(Entries with model source code)
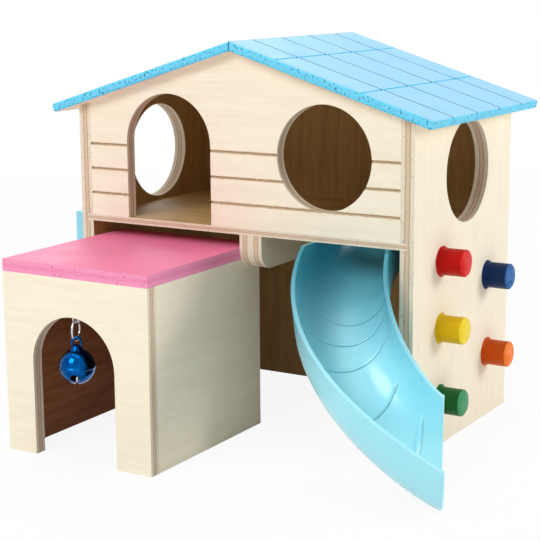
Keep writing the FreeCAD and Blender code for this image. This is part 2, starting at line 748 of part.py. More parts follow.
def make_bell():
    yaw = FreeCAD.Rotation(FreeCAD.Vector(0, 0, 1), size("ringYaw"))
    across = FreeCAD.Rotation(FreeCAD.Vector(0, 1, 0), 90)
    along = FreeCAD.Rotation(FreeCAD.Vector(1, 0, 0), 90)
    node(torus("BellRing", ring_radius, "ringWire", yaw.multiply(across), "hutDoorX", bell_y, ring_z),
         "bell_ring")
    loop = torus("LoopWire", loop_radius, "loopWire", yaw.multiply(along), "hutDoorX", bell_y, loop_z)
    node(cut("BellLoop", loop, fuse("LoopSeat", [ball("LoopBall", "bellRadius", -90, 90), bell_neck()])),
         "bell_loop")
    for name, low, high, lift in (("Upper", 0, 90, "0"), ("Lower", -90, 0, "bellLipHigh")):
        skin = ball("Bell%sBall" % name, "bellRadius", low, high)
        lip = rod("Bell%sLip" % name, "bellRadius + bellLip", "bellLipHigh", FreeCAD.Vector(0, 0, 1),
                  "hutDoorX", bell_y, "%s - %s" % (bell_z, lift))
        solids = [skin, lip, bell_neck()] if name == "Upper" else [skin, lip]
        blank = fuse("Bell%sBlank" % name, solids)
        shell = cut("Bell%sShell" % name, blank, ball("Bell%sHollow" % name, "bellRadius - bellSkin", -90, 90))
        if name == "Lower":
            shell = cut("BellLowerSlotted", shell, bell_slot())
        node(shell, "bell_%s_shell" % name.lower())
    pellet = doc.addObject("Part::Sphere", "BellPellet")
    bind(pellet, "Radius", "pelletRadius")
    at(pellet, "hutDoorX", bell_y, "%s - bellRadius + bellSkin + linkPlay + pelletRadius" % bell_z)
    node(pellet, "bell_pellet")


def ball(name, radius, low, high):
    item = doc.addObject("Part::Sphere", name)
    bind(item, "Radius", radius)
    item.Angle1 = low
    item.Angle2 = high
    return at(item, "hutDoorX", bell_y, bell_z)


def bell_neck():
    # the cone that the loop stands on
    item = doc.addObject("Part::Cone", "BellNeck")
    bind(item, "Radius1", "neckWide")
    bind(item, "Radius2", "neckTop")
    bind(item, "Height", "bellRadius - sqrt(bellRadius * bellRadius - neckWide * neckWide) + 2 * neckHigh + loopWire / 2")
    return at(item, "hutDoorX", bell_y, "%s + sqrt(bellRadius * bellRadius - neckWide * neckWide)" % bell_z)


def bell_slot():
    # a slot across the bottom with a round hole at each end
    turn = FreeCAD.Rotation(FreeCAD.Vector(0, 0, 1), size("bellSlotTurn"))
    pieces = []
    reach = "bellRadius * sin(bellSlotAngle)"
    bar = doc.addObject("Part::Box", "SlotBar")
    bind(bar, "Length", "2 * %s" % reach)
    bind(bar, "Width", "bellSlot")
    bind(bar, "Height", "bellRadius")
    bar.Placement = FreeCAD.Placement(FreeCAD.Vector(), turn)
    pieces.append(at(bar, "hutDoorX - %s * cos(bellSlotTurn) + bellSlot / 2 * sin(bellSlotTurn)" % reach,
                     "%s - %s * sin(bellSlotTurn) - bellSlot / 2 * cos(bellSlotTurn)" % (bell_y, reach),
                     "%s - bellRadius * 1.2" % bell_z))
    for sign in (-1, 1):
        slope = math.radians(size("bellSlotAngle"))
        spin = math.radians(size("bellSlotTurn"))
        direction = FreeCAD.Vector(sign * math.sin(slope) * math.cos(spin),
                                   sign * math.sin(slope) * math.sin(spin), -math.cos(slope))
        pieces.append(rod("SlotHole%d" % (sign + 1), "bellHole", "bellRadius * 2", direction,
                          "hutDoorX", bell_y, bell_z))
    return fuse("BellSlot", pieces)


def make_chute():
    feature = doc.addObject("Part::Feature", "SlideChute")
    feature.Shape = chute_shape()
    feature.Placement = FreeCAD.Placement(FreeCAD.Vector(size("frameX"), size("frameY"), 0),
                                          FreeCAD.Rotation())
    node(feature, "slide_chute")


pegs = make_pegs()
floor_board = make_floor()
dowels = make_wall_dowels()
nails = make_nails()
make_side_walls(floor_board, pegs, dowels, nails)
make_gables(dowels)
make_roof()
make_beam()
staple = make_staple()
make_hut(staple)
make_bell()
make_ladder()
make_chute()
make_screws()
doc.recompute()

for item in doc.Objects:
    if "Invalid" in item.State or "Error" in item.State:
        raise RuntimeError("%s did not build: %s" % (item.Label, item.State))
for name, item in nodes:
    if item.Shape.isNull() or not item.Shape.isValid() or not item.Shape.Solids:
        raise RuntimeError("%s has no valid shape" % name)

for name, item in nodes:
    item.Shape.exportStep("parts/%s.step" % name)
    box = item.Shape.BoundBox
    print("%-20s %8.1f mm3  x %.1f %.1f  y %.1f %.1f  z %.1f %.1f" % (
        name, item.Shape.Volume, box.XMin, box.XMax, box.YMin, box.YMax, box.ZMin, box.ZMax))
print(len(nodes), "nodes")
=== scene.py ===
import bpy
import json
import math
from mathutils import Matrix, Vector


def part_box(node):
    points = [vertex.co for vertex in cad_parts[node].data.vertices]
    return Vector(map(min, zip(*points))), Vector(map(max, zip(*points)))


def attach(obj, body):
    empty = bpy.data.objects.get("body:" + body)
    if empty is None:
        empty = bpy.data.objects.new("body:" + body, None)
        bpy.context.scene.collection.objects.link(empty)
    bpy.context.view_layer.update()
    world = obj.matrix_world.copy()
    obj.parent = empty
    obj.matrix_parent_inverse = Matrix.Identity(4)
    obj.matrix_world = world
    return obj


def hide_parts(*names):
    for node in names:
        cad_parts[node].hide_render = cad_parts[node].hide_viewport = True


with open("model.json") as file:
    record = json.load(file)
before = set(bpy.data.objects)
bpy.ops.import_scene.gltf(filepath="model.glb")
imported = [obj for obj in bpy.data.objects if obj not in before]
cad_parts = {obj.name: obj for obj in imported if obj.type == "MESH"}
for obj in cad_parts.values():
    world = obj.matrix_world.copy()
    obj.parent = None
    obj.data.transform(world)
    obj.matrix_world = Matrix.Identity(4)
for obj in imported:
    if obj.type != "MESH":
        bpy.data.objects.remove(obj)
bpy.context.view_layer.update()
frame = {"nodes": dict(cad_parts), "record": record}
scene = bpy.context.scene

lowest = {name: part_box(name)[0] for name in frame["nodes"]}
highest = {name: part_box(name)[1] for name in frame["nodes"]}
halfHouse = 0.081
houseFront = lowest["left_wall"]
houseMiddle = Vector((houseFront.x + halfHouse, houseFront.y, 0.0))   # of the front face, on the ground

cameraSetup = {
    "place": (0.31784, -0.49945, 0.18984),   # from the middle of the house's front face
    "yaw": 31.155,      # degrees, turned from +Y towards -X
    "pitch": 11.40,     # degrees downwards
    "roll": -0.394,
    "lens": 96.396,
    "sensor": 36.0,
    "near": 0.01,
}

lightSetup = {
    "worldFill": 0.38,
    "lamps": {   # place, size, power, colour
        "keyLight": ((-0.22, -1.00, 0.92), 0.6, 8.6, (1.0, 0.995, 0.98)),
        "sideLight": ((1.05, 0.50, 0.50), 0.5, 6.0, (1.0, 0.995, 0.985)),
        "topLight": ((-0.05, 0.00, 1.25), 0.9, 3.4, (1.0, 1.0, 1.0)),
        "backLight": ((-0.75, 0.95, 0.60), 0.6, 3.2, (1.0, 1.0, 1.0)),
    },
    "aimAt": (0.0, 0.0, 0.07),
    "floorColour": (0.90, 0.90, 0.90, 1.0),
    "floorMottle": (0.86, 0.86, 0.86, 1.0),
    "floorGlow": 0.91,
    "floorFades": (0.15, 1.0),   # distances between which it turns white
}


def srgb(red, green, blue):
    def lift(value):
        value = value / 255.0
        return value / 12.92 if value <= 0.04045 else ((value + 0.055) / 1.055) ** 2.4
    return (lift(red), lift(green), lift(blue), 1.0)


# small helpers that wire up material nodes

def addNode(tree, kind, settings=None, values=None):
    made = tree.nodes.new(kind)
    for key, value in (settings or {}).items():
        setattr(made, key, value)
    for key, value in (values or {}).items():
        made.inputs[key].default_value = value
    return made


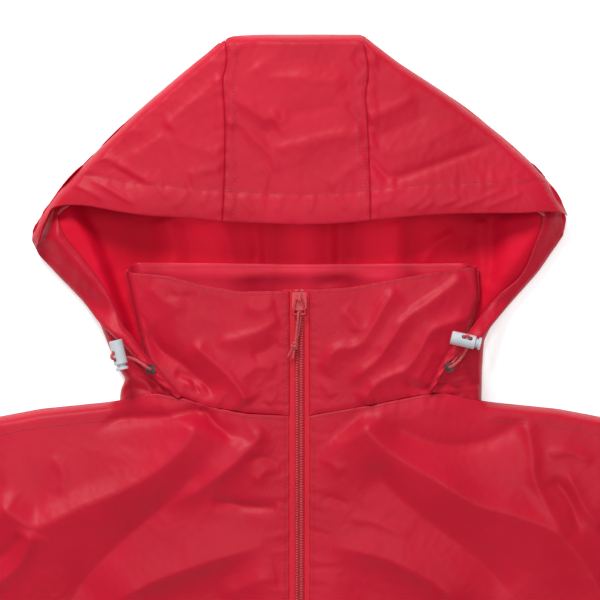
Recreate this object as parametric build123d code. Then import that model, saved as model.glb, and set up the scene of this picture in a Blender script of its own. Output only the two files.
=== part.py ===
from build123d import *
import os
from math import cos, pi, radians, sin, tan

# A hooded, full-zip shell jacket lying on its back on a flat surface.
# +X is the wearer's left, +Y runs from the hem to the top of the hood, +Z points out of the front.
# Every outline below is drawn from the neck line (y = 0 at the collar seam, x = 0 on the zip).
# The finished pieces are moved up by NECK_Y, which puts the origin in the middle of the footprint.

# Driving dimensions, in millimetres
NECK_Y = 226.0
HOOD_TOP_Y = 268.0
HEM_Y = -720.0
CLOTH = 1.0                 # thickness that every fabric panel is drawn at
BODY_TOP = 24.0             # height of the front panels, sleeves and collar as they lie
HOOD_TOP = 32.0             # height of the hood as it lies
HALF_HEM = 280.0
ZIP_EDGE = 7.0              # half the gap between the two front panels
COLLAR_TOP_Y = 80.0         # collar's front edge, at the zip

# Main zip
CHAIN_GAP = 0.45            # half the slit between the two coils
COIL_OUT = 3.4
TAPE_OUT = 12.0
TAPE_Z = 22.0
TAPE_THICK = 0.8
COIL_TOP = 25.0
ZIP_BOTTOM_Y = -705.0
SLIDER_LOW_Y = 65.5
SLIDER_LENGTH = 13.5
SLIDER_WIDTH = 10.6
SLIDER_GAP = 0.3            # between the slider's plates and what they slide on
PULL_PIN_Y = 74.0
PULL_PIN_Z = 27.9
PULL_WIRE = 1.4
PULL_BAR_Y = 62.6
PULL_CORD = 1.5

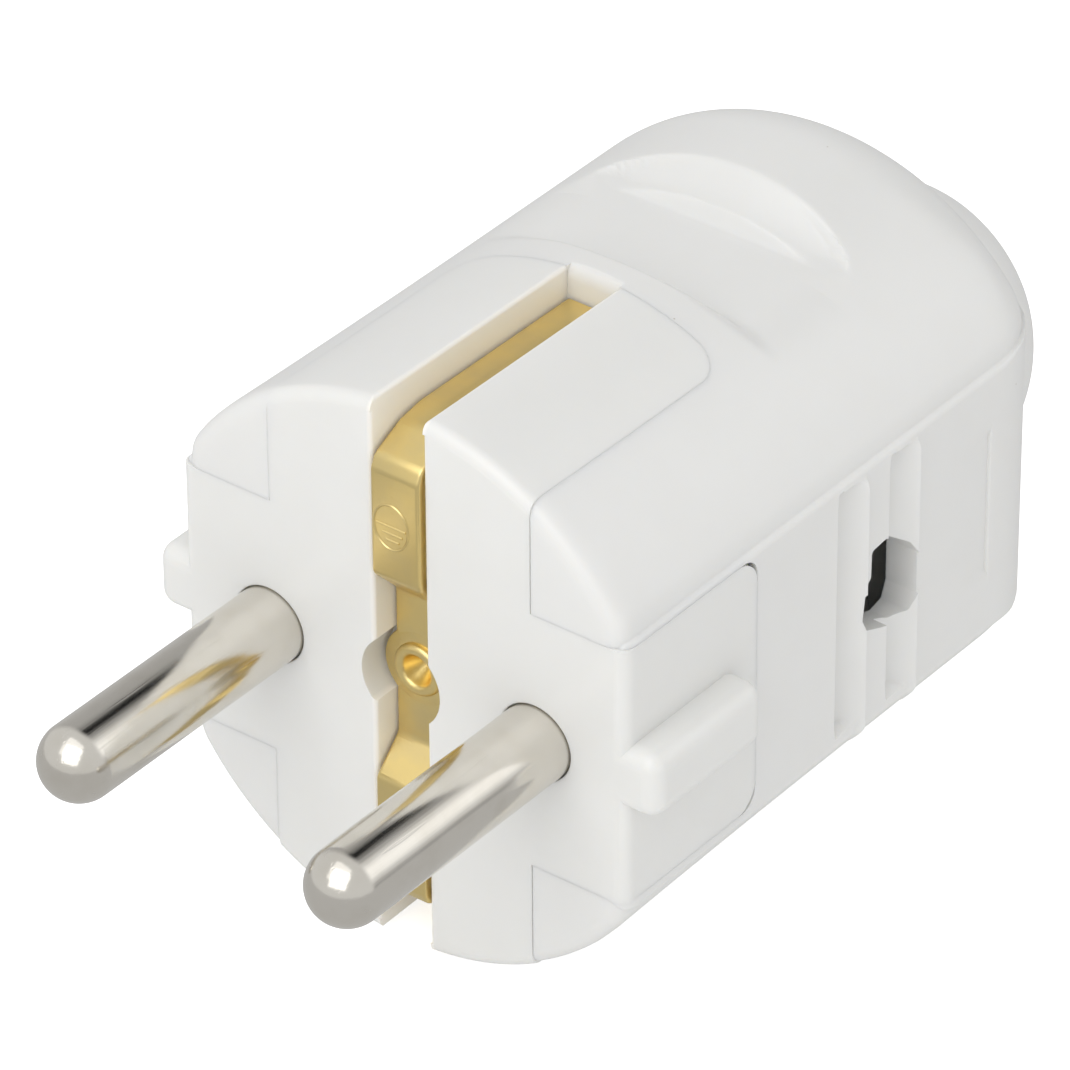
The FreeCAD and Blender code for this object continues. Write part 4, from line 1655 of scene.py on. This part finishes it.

* [What you are asked to do]
Repeat word for word the lines from the line with "pegs = make_pegs()" to the line with "obj.data.transform(world)", both lines included.

* [Task output]
pegs = make_pegs()
floor_board = make_floor()
dowels = make_wall_dowels()
nails = make_nails()
make_side_walls(floor_board, pegs, dowels, nails)
make_gables(dowels)
make_roof()
make_beam()
staple = make_staple()
make_hut(staple)
make_bell()
make_ladder()
make_chute()
make_screws()
doc.recompute()

for item in doc.Objects:
    if "Invalid" in item.State or "Error" in item.State:
        raise RuntimeError("%s did not build: %s" % (item.Label, item.State))
for name, item in nodes:
    if item.Shape.isNull() or not item.Shape.isValid() or not item.Shape.Solids:
        raise RuntimeError("%s has no valid shape" % name)

for name, item in nodes:
    item.Shape.exportStep("parts/%s.step" % name)
    box = item.Shape.BoundBox
    print("%-20s %8.1f mm3  x %.1f %.1f  y %.1f %.1f  z %.1f %.1f" % (
        name, item.Shape.Volume, box.XMin, box.XMax, box.YMin, box.YMax, box.ZMin, box.ZMax))
print(len(nodes), "nodes")
=== scene.py ===
import bpy
import json
import math
from mathutils import Matrix, Vector


def part_box(node):
    points = [vertex.co for vertex in cad_parts[node].data.vertices]
    return Vector(map(min, zip(*points))), Vector(map(max, zip(*points)))


def attach(obj, body):
    empty = bpy.data.objects.get("body:" + body)
    if empty is None:
        empty = bpy.data.objects.new("body:" + body, None)
        bpy.context.scene.collection.objects.link(empty)
    bpy.context.view_layer.update()
    world = obj.matrix_world.copy()
    obj.parent = empty
    obj.matrix_parent_inverse = Matrix.Identity(4)
    obj.matrix_world = world
    return obj


def hide_parts(*names):
    for node in names:
        cad_parts[node].hide_render = cad_parts[node].hide_viewport = True


with open("model.json") as file:
    record = json.load(file)
before = set(bpy.data.objects)
bpy.ops.import_scene.gltf(filepath="model.glb")
imported = [obj for obj in bpy.data.objects if obj not in before]
cad_parts = {obj.name: obj for obj in imported if obj.type == "MESH"}
for obj in cad_parts.values():
    world = obj.matrix_world.copy()
    obj.parent = None
    obj.data.transform(world)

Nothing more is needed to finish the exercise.